As for "political ignorance", I didn't say elections have a prefect record of undoing political screwups. I just said they're more likely to correct political screwups than they are to correct judicial screwups.

As for "just appoint new judges to overturn the acts of teh old judges":

1: That takes a lot longer then voting the bums out. Which means the mistakes have higher cost.

2: The people who are most in favor of giving all that power to "judges" tend to be the same people who scream the most loudly about stare decisis protecting the decisions they like, and screaming about how Presidents (that they don't like) shouldn't have "litmus tests" for judges, which is exactly what you're saying the President should have.


What it comes down to, when all is said and done, is the following question:

Who should have the power? Should it be "We The People", or should it be "you, the experts"?

Any and all human organizations are going to screw up. They're going to make mistakes. They're going to do things that others disagree with.
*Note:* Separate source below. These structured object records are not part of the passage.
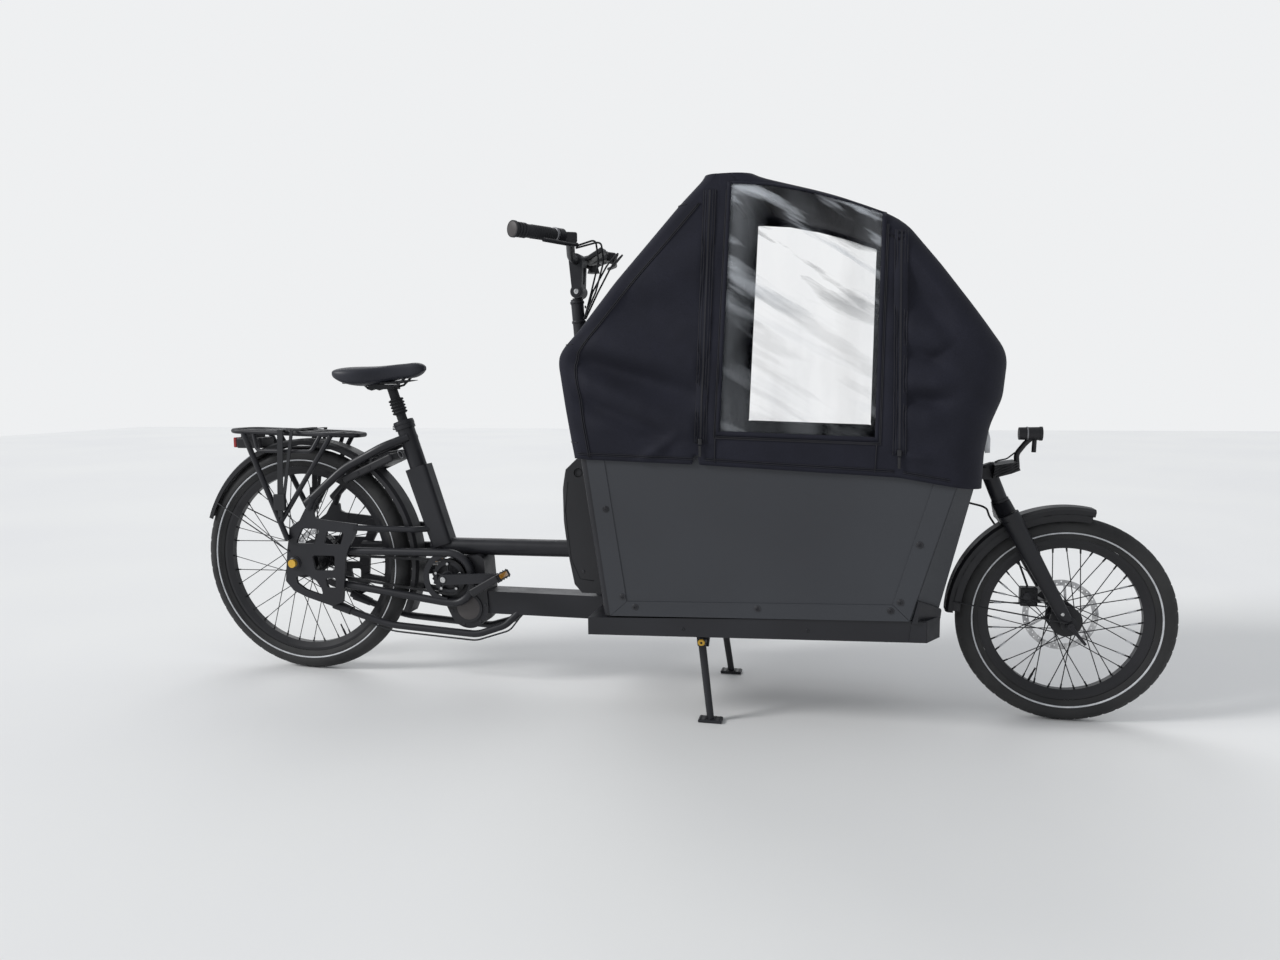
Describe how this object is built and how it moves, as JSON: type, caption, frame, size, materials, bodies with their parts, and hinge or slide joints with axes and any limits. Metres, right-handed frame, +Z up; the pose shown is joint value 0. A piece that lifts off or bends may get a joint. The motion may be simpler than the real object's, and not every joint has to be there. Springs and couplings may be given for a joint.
{
  "type": "electric front-load cargo bike with rain canopy",
  "caption": "Long two-wheeled electric cargo bike: load box ahead of the rider under a rain canopy with clear side windows, mid motor, rear rack, centre stand.",
  "frame": {"origin": "on the ground, below the middle of the overall length", "axes": "+X the riding direction, +Y the rider's left, +Z up"},
  "size_m": [2.699, 0.6946, 1.32],
  "materials": {
    "frame_black": "satin",
    "panel_grey": "satin",
    "tyre": "matte",
    "rim_black": "satin",
    "steel": "brushed",
    "brass": "satin",
    "plastic_black": "matte",
    "saddle_skin": "satin",
    "canvas": "woven",
    "clear_film": "gloss",
    "red_lens": "gloss",
    "rubber": "matte",
    "aluminium": "satin"
  },
  "bodies": {
    "frame": {"head_tube": "frame_black", "rear_mudguard": "plastic_black", "seat_tube": "frame_black", "saddle": "saddle_skin", "seat_post": "rubber", "motor": "plastic_black", "upper_tube": "frame_black", "lower_tube": "frame_black", "handlebar_column": "frame_black", "dropouts": "frame_black", "rear_axle_nuts": "brass", "seat_stays": "frame_black", "level_stays": "frame_black", "chain_guard": "frame_black", "left_chainstays": "frame_black", "low_stays": "frame_black", "ring_lock": "plastic_black", "rack": "frame_black", "rear_light": "red_lens", "rack_straps": "rubber", "right_side_panel": "panel_grey", "left_side_panel": "panel_grey", "box_tray": "frame_black", "box_spine": "frame_black", "box_floor": "panel_grey", "box_rear_wall": "frame_black", "box_front_wall": "panel_grey", "bench": "panel_grey", "battery_case": "plastic_black", "stand_brackets": "frame_black", "head_cover": "plastic_black", "headlamp": "plastic_black", "canopy": "canvas", "windows": "clear_film", "chain": "steel", "low_cable": "rubber", "lamp_cable": "rubber"},
    "rear_wheel_body": {"rear_tyre": "tyre", "rear_wheel": "rim_black", "rear_rotor": "steel"},
    "front_wheel_body": {"front_tyre": "tyre", "front_wheel": "rim_black", "front_rotor": "steel"},
    "fork_body": {"fork": "frame_black", "front_caliper": "aluminium", "front_mudguard": "plastic_black", "front_brake_hose": "rubber"},
    "handlebar_body": {"stem": "frame_black", "handlebar": "frame_black", "grips": "rubber", "brake_levers": "plastic_black", "display": "plastic_black", "bar_cables": "rubber"},
    "crank_body": {"crank": "frame_black"},
    "right_pedal_body": {"right_pedal": "plastic_black"},
    "left_pedal_body": {"left_pedal": "plastic_black"},
    "stand_body": {"stand": "frame_black"}
  },
  "joints": [
    {"name": "rear_wheel_spin", "type": "hinge", "parent": "frame", "child": "rear_wheel_body", "pos_m": [-1.0135, 0, 0.334], "axis": [0, 1, 0], "continuous": true},
    {"name": "steering", "type": "hinge", "parent": "frame", "child": "fork_body", "pos_m": [0.9265, 0, 0.572], "axis": [-0.3746, 0, 0.9272], "range_deg": [-45, 45]},
    {"name": "front_wheel_spin", "type": "hinge", "parent": "fork_body", "child": "front_wheel_body", "pos_m": [1.0935, 0, 0.258], "axis": [0, 1, 0], "continuous": true},
    {"name": "handlebar_turn", "type": "hinge", "parent": "frame", "child": "handlebar_body", "pos_m": [-0.1545, 0, 1.001], "axis": [-0.0802, 0, 0.9968], "range_deg": [-45, 45]},
    {"name": "crank_spin", "type": "hinge", "parent": "frame", "child": "crank_body", "pos_m": [-0.5375, 0, 0.306], "axis": [0, 1, 0], "continuous": true},
    {"name": "right_pedal_spin", "type": "hinge", "parent": "crank_body", "child": "right_pedal_body", "pos_m": [-0.3729, -0.12, 0.31751], "axis": [0, 1, 0], "continuous": true},
    {"name": "left_pedal_spin", "type": "hinge", "parent": "crank_body", "child": "left_pedal_body", "pos_m": [-0.7021, 0.12, 0.29449], "axis": [0, 1, 0], "continuous": true},
    {"name": "stand_fold", "type": "hinge", "parent": "frame", "child": "stand_body", "pos_m": [0.2105, 0, 0.198], "axis": [0, 1, 0], "range_deg": [0, 80]}
  ],
  "couplings": [
    {"joint": "handlebar_turn", "follows": "steering", "ratio": 1}
  ]
}
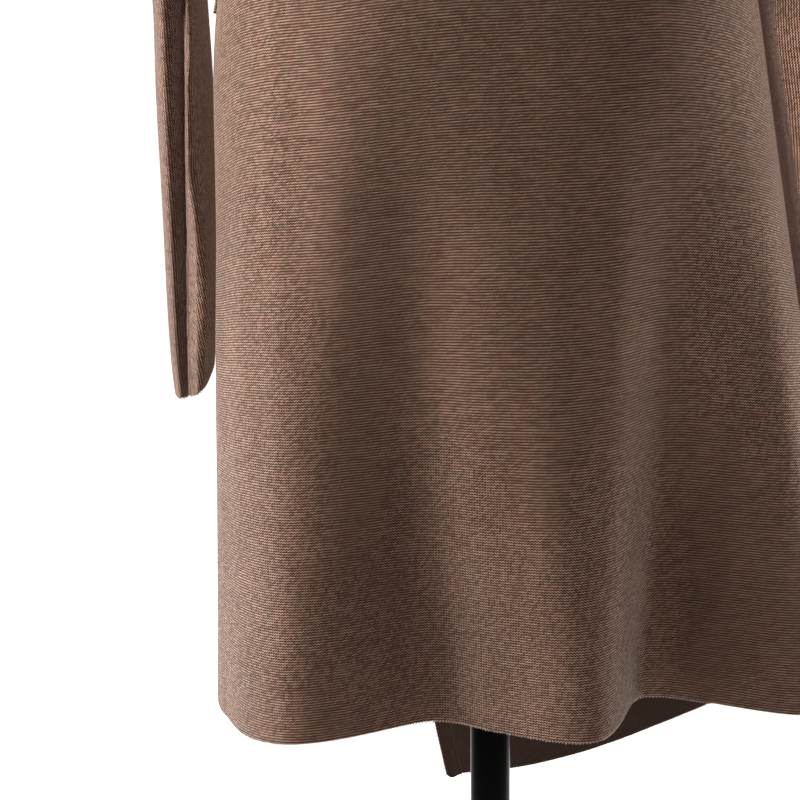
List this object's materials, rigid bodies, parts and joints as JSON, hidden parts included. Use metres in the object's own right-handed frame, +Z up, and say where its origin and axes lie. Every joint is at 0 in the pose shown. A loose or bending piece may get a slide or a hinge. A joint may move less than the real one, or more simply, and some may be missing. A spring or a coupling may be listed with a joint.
{
  "type": "knit wrap dress on a limbless dress form",
  "caption": "Fine-knit wrap dress with open neck, long hanging sleeves, low front corner and its own tied belt, resting on a smooth limbless torso form on a pole and round base",
  "frame": {"origin": "centre of the underside of the round stand base, on the floor", "axes": "+Z is up along the pole; -Y is the way the front of the dress faces; +X is the wearer's left"},
  "size_m": [0.45, 0.3, 1.496],
  "materials": {
    "knit": "matte fine knit",
    "knit_edge": "matte knit edge",
    "form_cover": "matte woven cover",
    "black_enamel": "gloss"
  },
  "bodies": {
    "root": {"dress_back": "knit", "dress_front_right": "knit", "dress_front_left": "knit", "front_edge_band": "knit_edge", "sleeve_left": "knit", "sleeve_right": "knit", "belt_band": "knit", "belt_knot": "knit", "belt_end_side": "knit", "belt_end_front": "knit", "form_torso": "form_cover", "form_neck_cap": "black_enamel", "stand_flange": "black_enamel", "stand_pole": "black_enamel", "stand_socket": "black_enamel", "stand_base": "black_enamel"}
  },
  "joints": []
}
If you believe in democracy, then you have to believe it's the job, and the right, of "We The People" to decide what is a screwup, and how it should be dealt with. Letting unelected and unaccountable officials (be they called "judges", "justices", "the Junta of Compassion", "the Committee of Public Safety", "the Committee for the Promotion of Virtue and Prevention of Vice") is a direct attack on democracy.

It may be that "the People" are "too stupid" to know that they should agree with you, and that they'd be much better off if they just let you, and those who agree with you, run the show. It may also be that they're right, and you're wrong, and that they're much better off by ignoring you and all those who agree with you.

However that turns out, it's still their right to make the choices. When you free judges from being strictly bound by the laws and written Constitution, you are violating that right. You are supporting dictatorship over democracy. If you're going to do that, can you please at least be honest about it?